#### Dataset section:

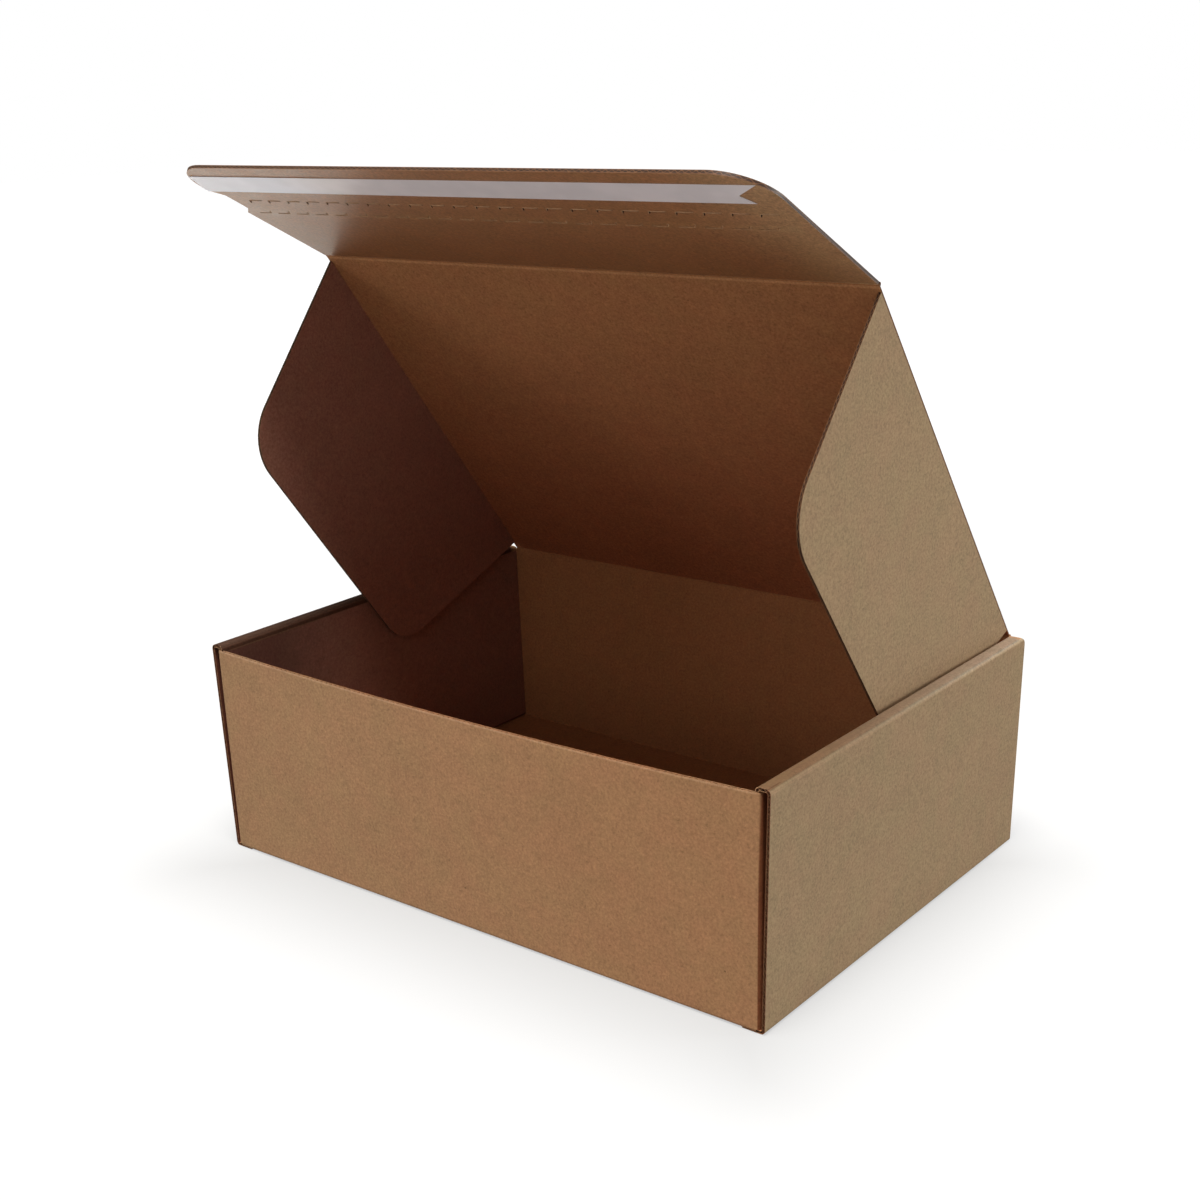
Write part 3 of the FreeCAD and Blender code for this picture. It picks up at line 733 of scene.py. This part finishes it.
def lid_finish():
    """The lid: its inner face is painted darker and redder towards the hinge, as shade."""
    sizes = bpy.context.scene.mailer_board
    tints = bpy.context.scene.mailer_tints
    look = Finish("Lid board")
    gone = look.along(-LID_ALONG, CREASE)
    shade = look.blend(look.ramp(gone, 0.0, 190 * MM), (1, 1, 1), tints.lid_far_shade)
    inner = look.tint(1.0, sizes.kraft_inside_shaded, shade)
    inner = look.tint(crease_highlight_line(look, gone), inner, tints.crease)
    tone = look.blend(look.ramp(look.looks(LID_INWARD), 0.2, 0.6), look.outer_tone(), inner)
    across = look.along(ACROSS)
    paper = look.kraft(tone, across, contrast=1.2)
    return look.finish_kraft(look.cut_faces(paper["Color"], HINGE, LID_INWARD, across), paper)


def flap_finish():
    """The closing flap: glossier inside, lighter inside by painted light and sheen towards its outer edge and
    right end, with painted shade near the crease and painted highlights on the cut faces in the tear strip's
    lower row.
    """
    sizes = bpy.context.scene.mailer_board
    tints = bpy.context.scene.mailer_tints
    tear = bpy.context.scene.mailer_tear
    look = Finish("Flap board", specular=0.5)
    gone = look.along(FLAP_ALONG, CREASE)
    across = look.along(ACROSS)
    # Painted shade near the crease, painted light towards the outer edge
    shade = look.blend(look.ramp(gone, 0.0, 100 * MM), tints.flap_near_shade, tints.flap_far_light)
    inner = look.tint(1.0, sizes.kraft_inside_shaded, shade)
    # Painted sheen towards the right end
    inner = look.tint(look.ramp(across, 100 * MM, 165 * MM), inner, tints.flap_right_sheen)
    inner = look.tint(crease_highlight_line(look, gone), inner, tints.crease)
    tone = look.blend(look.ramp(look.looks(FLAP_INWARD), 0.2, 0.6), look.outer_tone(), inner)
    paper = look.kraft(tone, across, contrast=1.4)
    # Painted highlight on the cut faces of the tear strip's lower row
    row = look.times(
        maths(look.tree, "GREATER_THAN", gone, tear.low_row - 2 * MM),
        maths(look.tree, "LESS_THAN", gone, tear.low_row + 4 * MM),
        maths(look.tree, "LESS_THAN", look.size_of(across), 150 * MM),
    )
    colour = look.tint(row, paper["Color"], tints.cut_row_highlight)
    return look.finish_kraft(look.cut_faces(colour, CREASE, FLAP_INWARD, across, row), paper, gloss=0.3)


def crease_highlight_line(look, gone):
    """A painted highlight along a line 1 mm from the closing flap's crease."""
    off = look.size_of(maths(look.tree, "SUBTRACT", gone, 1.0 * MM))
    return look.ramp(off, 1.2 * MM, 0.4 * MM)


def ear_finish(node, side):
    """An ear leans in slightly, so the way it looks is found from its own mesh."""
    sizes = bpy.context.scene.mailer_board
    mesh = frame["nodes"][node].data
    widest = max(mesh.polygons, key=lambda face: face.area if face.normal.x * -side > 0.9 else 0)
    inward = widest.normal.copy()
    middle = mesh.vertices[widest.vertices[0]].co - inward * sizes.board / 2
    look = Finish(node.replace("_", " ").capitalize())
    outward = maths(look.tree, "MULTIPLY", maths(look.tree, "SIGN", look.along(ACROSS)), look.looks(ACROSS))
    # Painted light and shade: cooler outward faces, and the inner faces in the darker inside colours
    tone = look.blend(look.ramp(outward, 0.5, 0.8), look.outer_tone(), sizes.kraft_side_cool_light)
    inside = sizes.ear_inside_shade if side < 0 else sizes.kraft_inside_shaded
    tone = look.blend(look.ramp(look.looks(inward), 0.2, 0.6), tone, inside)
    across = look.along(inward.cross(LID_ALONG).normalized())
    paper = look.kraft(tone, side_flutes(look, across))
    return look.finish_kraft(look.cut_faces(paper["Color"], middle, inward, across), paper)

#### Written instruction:
Only the lines from the start of the data to the line holding "LID_INWARD, across), paper)" are wanted; return them exactly, both ends included.

#### Result:
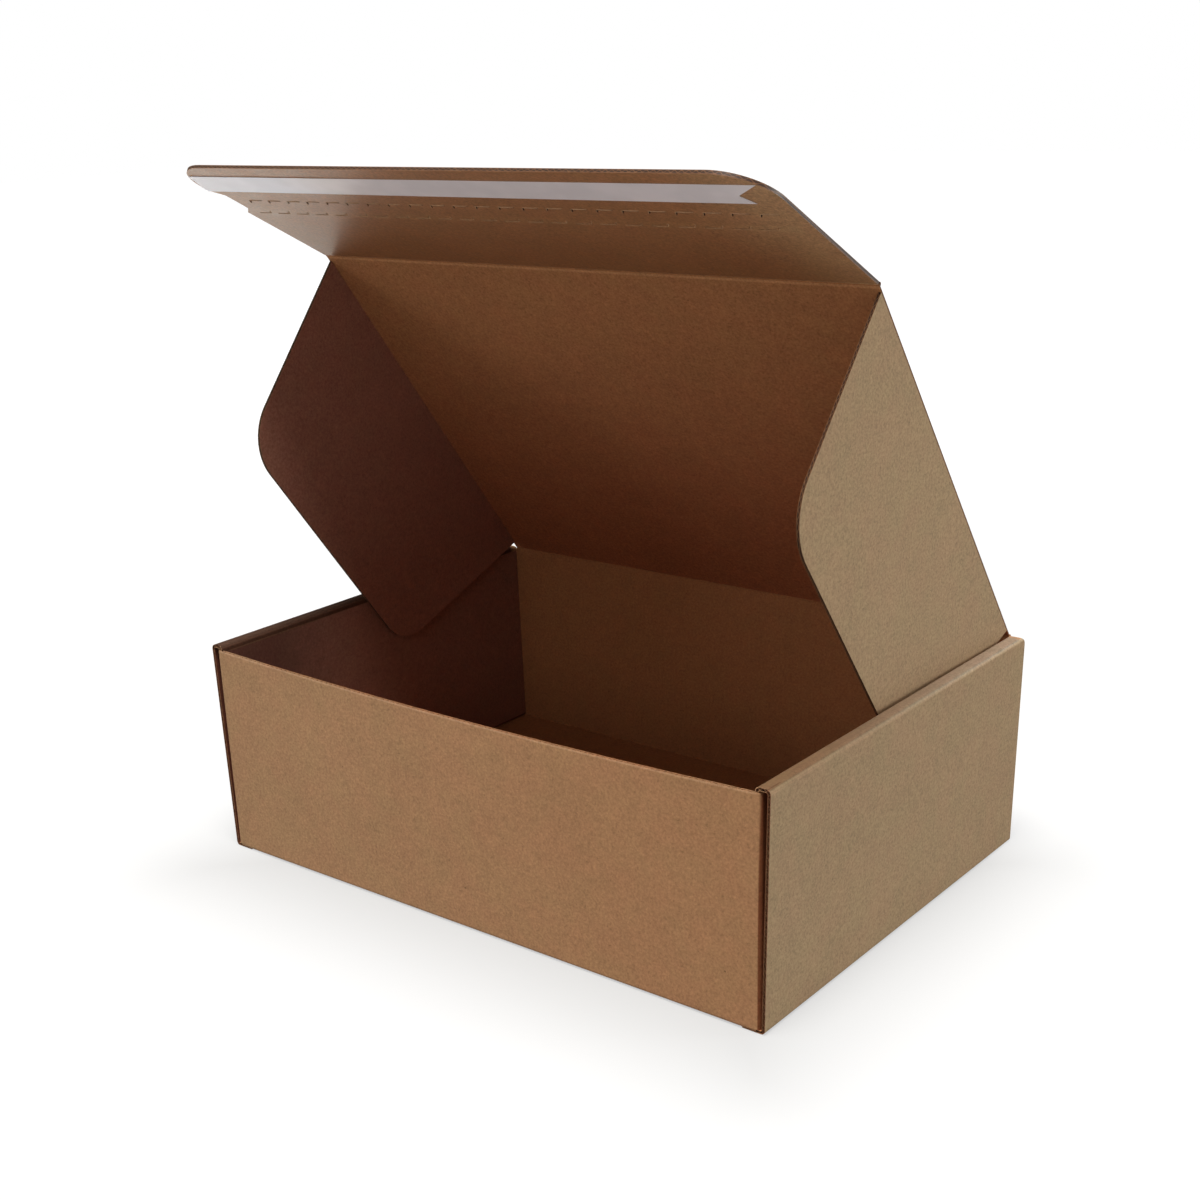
Write part 3 of the FreeCAD and Blender code for this picture. It picks up at line 733 of scene.py. This part finishes it.
def lid_finish():
    """The lid: its inner face is painted darker and redder towards the hinge, as shade."""
    sizes = bpy.context.scene.mailer_board
    tints = bpy.context.scene.mailer_tints
    look = Finish("Lid board")
    gone = look.along(-LID_ALONG, CREASE)
    shade = look.blend(look.ramp(gone, 0.0, 190 * MM), (1, 1, 1), tints.lid_far_shade)
    inner = look.tint(1.0, sizes.kraft_inside_shaded, shade)
    inner = look.tint(crease_highlight_line(look, gone), inner, tints.crease)
    tone = look.blend(look.ramp(look.looks(LID_INWARD), 0.2, 0.6), look.outer_tone(), inner)
    across = look.along(ACROSS)
    paper = look.kraft(tone, across, contrast=1.2)
    return look.finish_kraft(look.cut_faces(paper["Color"], HINGE, LID_INWARD, across), paper)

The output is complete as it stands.